In all my years I've never seen such a chronically chronologically challenged chronometer.
On 2012-12-10 Trevor Cordes wrote:
I have another system (not the same one with RTC problems). It loses about 1s every 1m in system time!!
I think I solved my own problem, after spending another hour on it :-(
A clue that I hadn't noticed (or noted in my post) is that ntpstat showed "unsynchronised" instead of the normal: synchronised to NTP server (208.73.56.29) at stratum 3
Also, the ntpq output indicated in its own obtuse way that it wasn't sync'd because there was no server with a * to the left of it.
No matter what I did, I couldn't get ntp to show "synchronised". I even would run ntpdate immediately followed by service ntp start and it wouldn't sync. And I confirmed ntpdate was indeed setting the clock perfectly. It made no sense! I knew it was *not* a ntp config error since it's config'd the same way as 20 other good boxes.
Anyhow, I started playing with kernel time sources and noticed this CPU (Petnium D) supports HPET.
cat /sys/devices/system/clocksource/clocksource0/available_clocksource tsc hpet acpi_pm
Current setting was tsc
So I changed it to hpet echo hpet >> /sys/devices/system/clocksource/clocksource0/current_clocksource
Then ntpdate again
Then start up ntpd
BOOM! Instantly ntpd syncs to a source and ntpstat shows sync'd! WTF? Oh well, at least it seems fixed. Been 10 mins now and no time loss.
To get grub2 to change the kernel line so my hpet change survives reboot was another story... Grub2 looks nothing like grub! Can you say "over-engineered"?

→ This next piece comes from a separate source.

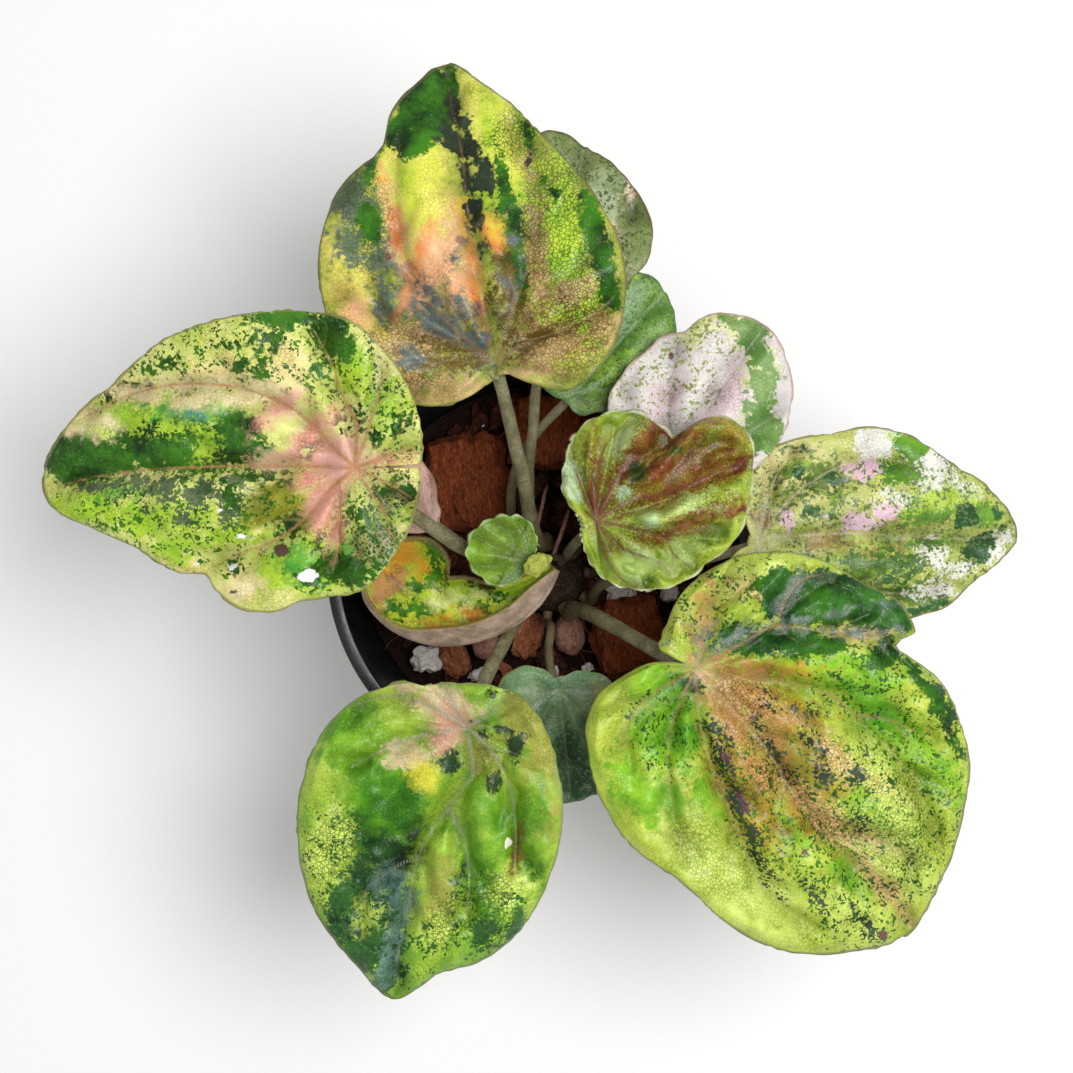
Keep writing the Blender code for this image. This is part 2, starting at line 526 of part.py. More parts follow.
def add_pot(collection, cutters):
    lip = POT_HEIGHT - POT_LIP_HEIGHT
    collar = POT_HEIGHT - POT_COLLAR_HEIGHT
    mouth = pot_inner_radius(POT_HEIGHT)
    below_collar = pot_inner_radius(collar) + POT_WALL
    profile = [
        (0.0, POT_FLOOR), (POT_BASE_RADIUS - POT_WALL, POT_FLOOR),
        (mouth, POT_HEIGHT - EDGE), (mouth + EDGE, POT_HEIGHT),
        (POT_RIM_RADIUS - EDGE, POT_HEIGHT), (POT_RIM_RADIUS, POT_HEIGHT - EDGE),
        (POT_RIM_RADIUS, lip + EDGE), (POT_RIM_RADIUS - EDGE, lip),
        (POT_RIM_RADIUS - POT_LIP_WIDTH, lip - EDGE),
        (below_collar + POT_COLLAR_STEP, collar + EDGE), (below_collar, collar),
        (POT_BASE_RADIUS, FOOT_EDGE), (POT_BASE_RADIUS - FOOT_EDGE, 0.0), (0.0, 0.0),
    ]
    pot = add_turned("pot", profile, POT_STEPS, "pot_plastic", collection)
    for index in range(DRAIN_HOLES):
        turn = 2.0 * math.pi * index / DRAIN_HOLES
        cutter_mesh = bpy.data.meshes.new("drain_hole")
        shape = bmesh.new()
        bmesh.ops.create_cone(shape, cap_ends=True, segments=14, radius1=DRAIN_RADIUS * SCALE,
                              radius2=DRAIN_RADIUS * SCALE, depth=4.0 * POT_FLOOR * SCALE)
        shape.to_mesh(cutter_mesh)
        shape.free()
        cutter = bpy.data.objects.new(f"drain_hole_{index + 1}", cutter_mesh)
        cutter.location = (DRAIN_RING * math.cos(turn) * SCALE, DRAIN_RING * math.sin(turn) * SCALE, 0.0)
        cutter.hide_render = True
        cutter.display_type = "WIRE"
        cutters.objects.link(cutter)
        hole = pot.modifiers.new(f"drain_{index + 1}", "BOOLEAN")
        hole.operation = "DIFFERENCE"
        hole.solver = "EXACT"
        hole.object = cutter


def add_bed(collection):
    """The bed: rings of points from the hole's floor up, over the relief and down the pot's wall."""
    shape = bmesh.new()
    hole_floor = CROWN_FOOT_LEVEL - GAP
    outer = pot_inner_radius(BED_LEVEL) - GAP
    turns = [2.0 * math.pi * step / BED_COLUMNS for step in range(BED_COLUMNS)]

    def ring(centre, radius, level):
        points = []
        for turn in turns:
            x = centre[0] + radius * math.cos(turn)
            y = centre[1] + radius * math.sin(turn)
            height = ground(x, y) if level is None else level
            points.append(shape.verts.new((x * SCALE, y * SCALE, height * SCALE)))
        return points

    rows = [ring(CROWN_CENTRE, HOLE_RADIUS, hole_floor)]
    for step in range(BED_RINGS + 1):
        share = step / BED_RINGS
        centre = [value * (1.0 - share) for value in CROWN_CENTRE]
        rows.append(ring(centre, HOLE_RADIUS + (outer - HOLE_RADIUS) * share, None))
    low = POT_FLOOR + GAP
    rows.append(ring((0.0, 0.0), outer - BED_SIDE_SLOPE, BED_LEVEL - BED_SIDE_DEPTH))
    rows.append(ring((0.0, 0.0), pot_inner_radius(low) - 2.0 * GAP, low))
    hole_centre = shape.verts.new((CROWN_CENTRE[0] * SCALE, CROWN_CENTRE[1] * SCALE, hole_floor * SCALE))
    under_centre = shape.verts.new((0.0, 0.0, low * SCALE))
    for j in range(BED_COLUMNS):
        k = (j + 1) % BED_COLUMNS
        shape.faces.new((hole_centre, rows[0][j], rows[0][k]))
        for inner, following in zip(rows, rows[1:]):
            shape.faces.new((inner[j], following[j], following[k], inner[k]))
        shape.faces.new((under_centre, rows[-1][k], rows[-1][j]))
    add_object("substrate", mesh_from_bmesh("substrate", shape), "bed_mix", collection)


def add_loose_pieces(collection):
    """Each piece is set down so that its lowest point is a gap above its seat."""
    for number, (name, piece) in enumerate(LOOSE_PIECES.items()):
        kind, middle, half_sizes, turn = piece
        seed = FIRST_SEED + SEED_STEP * number
        lump = add_lump(name, half_sizes, turn, LUMP_ROUGHNESS[kind], LUMP_CUTS[kind], seed, kind, collection)
        lowest = min(vert.co.z for vert in lump.data.vertices)
        lump.location = (middle[0] * SCALE, middle[1] * SCALE, (SEAT_LEVEL + GAP) * SCALE - lowest)


def add_crown(collection):
    dome = []
    for angle in CROWN_DOME_ANGLES:
        turn = math.radians(angle)
        dome.append((CROWN_RADIUS * math.sin(turn), CROWN_DOME_LEVEL + CROWN_DOME_HEIGHT * math.cos(turn)))
    crown = add_turned("crown", dome + CROWN_FOOT, CROWN_STEPS, "crown", collection)
    crown.location = (CROWN_CENTRE[0] * SCALE, CROWN_CENTRE[1] * SCALE, 0.0)


def crown_point(azimuth, off_top, lift):
    """A point over the crown's dome, a lift away from it."""
    turn = math.radians(azimuth)
    lean = math.radians(off_top)
    out = np.array([math.sin(lean) * math.cos(turn), math.sin(lean) * math.sin(turn), math.cos(lean)])
    radii = np.array([CROWN_RADIUS, CROWN_RADIUS, CROWN_DOME_HEIGHT])
    surface = np.array([*CROWN_CENTRE, CROWN_DOME_LEVEL]) + out * radii
    normal = out / radii
    return surface + normal / np.linalg.norm(normal) * lift


def stalk_end(carried):
    """Where the stalk ends: a gap under the underside of what it carries."""
    if carried == "leaf_curled":
        return np.array(CURLED_STALK_END)
    if carried == "leaf_bud":
        return np.array(BUD["middle"]) - [0.0, 0.0, BUD["half_sizes"][2] + GAP]
    return np.array(BLADES[carried]["stalk"]) - [0.0, 0.0, BLADE_THICKNESS + END_GAP]


def add_stalk(name, stalk, collection):
    (azimuth, off_top), passes, carried, (root_radius, tip_radius) = stalk
    end = stalk_end(carried)
    root = crown_point(azimuth, off_top, GAP + ROOT_LIFT * root_radius)
    points = [root, crown_point(azimuth, off_top, ROOT_RUN)]
    points += [np.array(point) for point in passes]
    back_along = points[-1] - end
    points += [end + END_BEND * back_along - [0.0, 0.0, END_DROP], end]
    path = smooth_path(points, STALK_POINTS + len(passes))
    curve = bpy.data.curves.new(name, "CURVE")
    curve.dimensions = "3D"
    curve.bevel_depth = SCALE
    curve.bevel_resolution = STALK_SIDES
    curve.use_fill_caps = True
    spline = curve.splines.new("POLY")
    spline.points.add(len(path) - 1)
    for index, (point, place) in enumerate(zip(spline.points, path)):
        share = index / (len(path) - 1)
        point.co = (*(place * SCALE), 1.0)
        point.radius = root_radius + (tip_radius - root_radius) * min(1.0, share * TAPER)
    return add_object(name, curve, "stalk", collection)


def add_bud(collection):
    bud = add_lump("leaf_bud", BUD["half_sizes"], BUD["turn"], BUD["roughness"], 0, BUD["seed"],
                   "blade_young", collection)
    bud.location = [value * SCALE for value in BUD["middle"]]


def main():
    clear_scene()
    parts = new_collection("potted_peperomia")
    cutters = new_collection("cutters")
    add_pot(parts, cutters)
    add_bed(parts)
    add_loose_pieces(parts)
    add_crown(parts)
    for name, blade in BLADES.items():
        add_sheet(name, blade_surface(name, blade), BLADE_COLOURS.get(name, "blade"), parts)
    add_sheet("leaf_curled", curled_surface("leaf_curled"), "blade", parts)
    add_bud(parts)
    for name, stalk in STALKS.items():
        add_stalk(name, stalk, parts)


main()
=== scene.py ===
import math

import bmesh
import bpy
import numpy as np
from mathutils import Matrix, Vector, noise


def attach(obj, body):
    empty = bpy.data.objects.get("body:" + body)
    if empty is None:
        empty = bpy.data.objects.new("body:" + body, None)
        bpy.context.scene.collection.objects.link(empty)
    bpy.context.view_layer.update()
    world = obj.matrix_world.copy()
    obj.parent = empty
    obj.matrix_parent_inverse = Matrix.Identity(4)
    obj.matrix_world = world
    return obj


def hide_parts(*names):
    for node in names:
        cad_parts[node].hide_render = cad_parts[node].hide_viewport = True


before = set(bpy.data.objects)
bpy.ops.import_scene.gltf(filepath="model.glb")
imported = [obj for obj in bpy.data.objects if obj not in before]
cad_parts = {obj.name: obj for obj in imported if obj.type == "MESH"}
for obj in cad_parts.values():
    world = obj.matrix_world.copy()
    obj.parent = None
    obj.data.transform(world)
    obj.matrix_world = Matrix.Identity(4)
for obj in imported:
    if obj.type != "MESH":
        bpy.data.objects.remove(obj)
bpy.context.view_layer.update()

# Potted peperomia, dressed: every blade, stalk and bed piece is built again on the same form with far
# more points, and painted with procedural materials. Lengths here are in millimetres.
mm = 0.001
viewPoint = (-0.74, 5.78, 528.0)
body = "root"


def tone(code):
    # a colour as the eye reads it, turned into the light values that shaders take
    parts = [int(code[i:i + 2], 16) / 255.0 for i in (0, 2, 4)]
    return tuple(((part + 0.055) / 1.055) ** 2.4 if part > 0.04 else part / 12.92 for part in parts) + (1.0,)


def scatterValue(ix, iy, seed):
    mixed = np.sin(ix * 127.1 + iy * 311.7 + seed * 74.7) * 43758.5453
    return mixed - np.floor(mixed)


def softNoise(x, y, size, seed):
    # smooth noise from -1 to 1 over a plane, for whole arrays at once
    x, y = x / size, y / size
    ix, iy = np.floor(x), np.floor(y)
    fx, fy = x - ix, y - iy
    fx, fy = fx * fx * (3.0 - 2.0 * fx), fy * fy * (3.0 - 2.0 * fy)
    low = scatterValue(ix, iy, seed) * (1.0 - fx) + scatterValue(ix + 1.0, iy, seed) * fx
    high = scatterValue(ix, iy + 1.0, seed) * (1.0 - fx) + scatterValue(ix + 1.0, iy + 1.0, seed) * fx
    return 2.0 * (low * (1.0 - fy) + high * fy) - 1.0


def smoothPath(points, count):
    # evenly shared points on a curve through the given ones, as the solids have it
    points = np.array(points, dtype=float)
    padded = np.vstack([2 * points[0] - points[1], points, 2 * points[-1] - points[-2]])
    path = []
    for share in np.linspace(0.0, len(points) - 1.0, count):
        i = min(int(share), len(points) - 2)
        t = share - i
        a, b, c, d = padded[i:i + 4]
        path.append(0.5 * (2 * b + (c - a) * t + (2 * a - 5 * b + 4 * c - d) * t**2
                           + (3 * b - a - 3 * c + d) * t**3))
    return np.array(path)


def makeMesh(name, points, faces, attributes=None):
    mesh = bpy.data.meshes.new(name)
    mesh.from_pydata((np.asarray(points) * mm).tolist(), [], faces)
    for key, values in (attributes or {}).items():
        layer = mesh.attributes.new(key, "FLOAT", "POINT")
        layer.data.foreach_set("value", np.ascontiguousarray(values, dtype=np.float32))
    mesh.shade_smooth()
    mesh.update()
    return mesh


def addPiece(name, data, materials, slotName, *nodes):
    piece = bpy.data.objects.new(name, data)
    bpy.context.scene.collection.objects.link(piece)
    for material in materials:
        data.materials.append(material)
    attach(piece, body)
    if nodes:
        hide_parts(*nodes)
    return piece


# Shader building blocks
def addNode(tree, kind, values=None, **settings):
    made = tree.nodes.new(kind)
    for key, value in settings.items():
        setattr(made, key, value)
    for key, value in (values or {}).items():
        if isinstance(value, bpy.types.NodeSocket):
            tree.links.new(value, made.inputs[key])
        else:
            made.inputs[key].default_value = value
    return made


def calc(tree, operation, a, b=0.0, c=0.0, clamp=False):
    return addNode(tree, "ShaderNodeMath", {0: a, 1: b, 2: c}, operation=operation, use_clamp=clamp).outputs[0]


def mixColours(tree, share, a, b, blend="MIX"):
    return addNode(tree, "ShaderNodeMix", {0: share, 6: a, 7: b}, data_type="RGBA", blend_type=blend).outputs[2]


def ramp(tree, value, low, high, start=0.0, end=1.0):
    return addNode(tree, "ShaderNodeMapRange", {0: value, 1: low, 2: high, 3: start, 4: end}).outputs[0]


def grain(tree, place, size, detail=2.0, roughness=0.55, stretch=None):
    if stretch:
        place = addNode(tree, "ShaderNodeMapping", {0: place, 3: stretch}).outputs[0]
    return addNode(tree, "ShaderNodeTexNoise",
                   {"Vector": place, "Scale": 1.0 / size, "Detail": detail, "Roughness": roughness})


def cellMap(tree, place, size, feature="F1", randomness=1.0):
    return addNode(tree, "ShaderNodeTexVoronoi", {"Vector": place, "Scale": 1.0 / size, "Randomness": randomness},
                   feature=feature)


def channels(tree, colour):
    return addNode(tree, "ShaderNodeSeparateColor", {0: colour}).outputs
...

On 12/11/2012 02:35 PM, Trevor Cordes wrote:
On 2012-12-10 Trevor Cordes wrote:
I have another system (not the same one with RTC problems). It loses about 1s every 1m in system time!!
I think I solved my own problem, after spending another hour on it :-(
A clue that I hadn't noticed (or noted in my post) is that ntpstat showed "unsynchronised" instead of the normal: synchronised to NTP server (208.73.56.29) at stratum 3
Also, the ntpq output indicated in its own obtuse way that it wasn't sync'd because there was no server with a * to the left of it.
No matter what I did, I couldn't get ntp to show "synchronised". I even would run ntpdate immediately followed by service ntp start and it wouldn't sync. And I confirmed ntpdate was indeed setting the clock perfectly. It made no sense! I knew it was *not* a ntp config error since it's config'd the same way as 20 other good boxes.
Anyhow, I started playing with kernel time sources and noticed this CPU (Petnium D) supports HPET.
cat /sys/devices/system/clocksource/clocksource0/available_clocksource tsc hpet acpi_pm
Current setting was tsc
So I changed it to hpet echo hpet>> /sys/devices/system/clocksource/clocksource0/current_clocksource
Then ntpdate again
Then start up ntpd
BOOM! Instantly ntpd syncs to a source and ntpstat shows sync'd! WTF? Oh well, at least it seems fixed. Been 10 mins now and no time loss.
To get grub2 to change the kernel line so my hpet change survives reboot was another story... Grub2 looks nothing like grub! Can you say "over-engineered"?
Rather than changing the grub2 configuration, I think you can make that clocksource change permanent by adding the following line to /etc/sysctl.conf:
devices.system.clocksource.clocksource0.current_clocksource = "hpet"
There's a similar issue, apparently, under Xen, as described in this post:
http://forums.epicgames.com/threads/629267-Negative-Delta-Time-Linux-Xen-Pro...
On 2012-12-11 Gilles Detillieux wrote:
Rather than changing the grub2 configuration, I think you can make that clocksource change permanent by adding the following line to /etc/sysctl.conf:
devices.system.clocksource.clocksource0.current_clocksource = "hpet"
I never could find docs on sysctl.conf and whether it applies to /proc or /sys or both and/or why we even split up /proc and /sys! All the stuff in my sysctl.conf is for /proc only. I didn't know you could specify /sys stuff and/or how to do it.
I'm sure it makes sense to someone and is documented somewhere...
PS the system in question has kept perfect time since the last post and even updated its drift file (-16).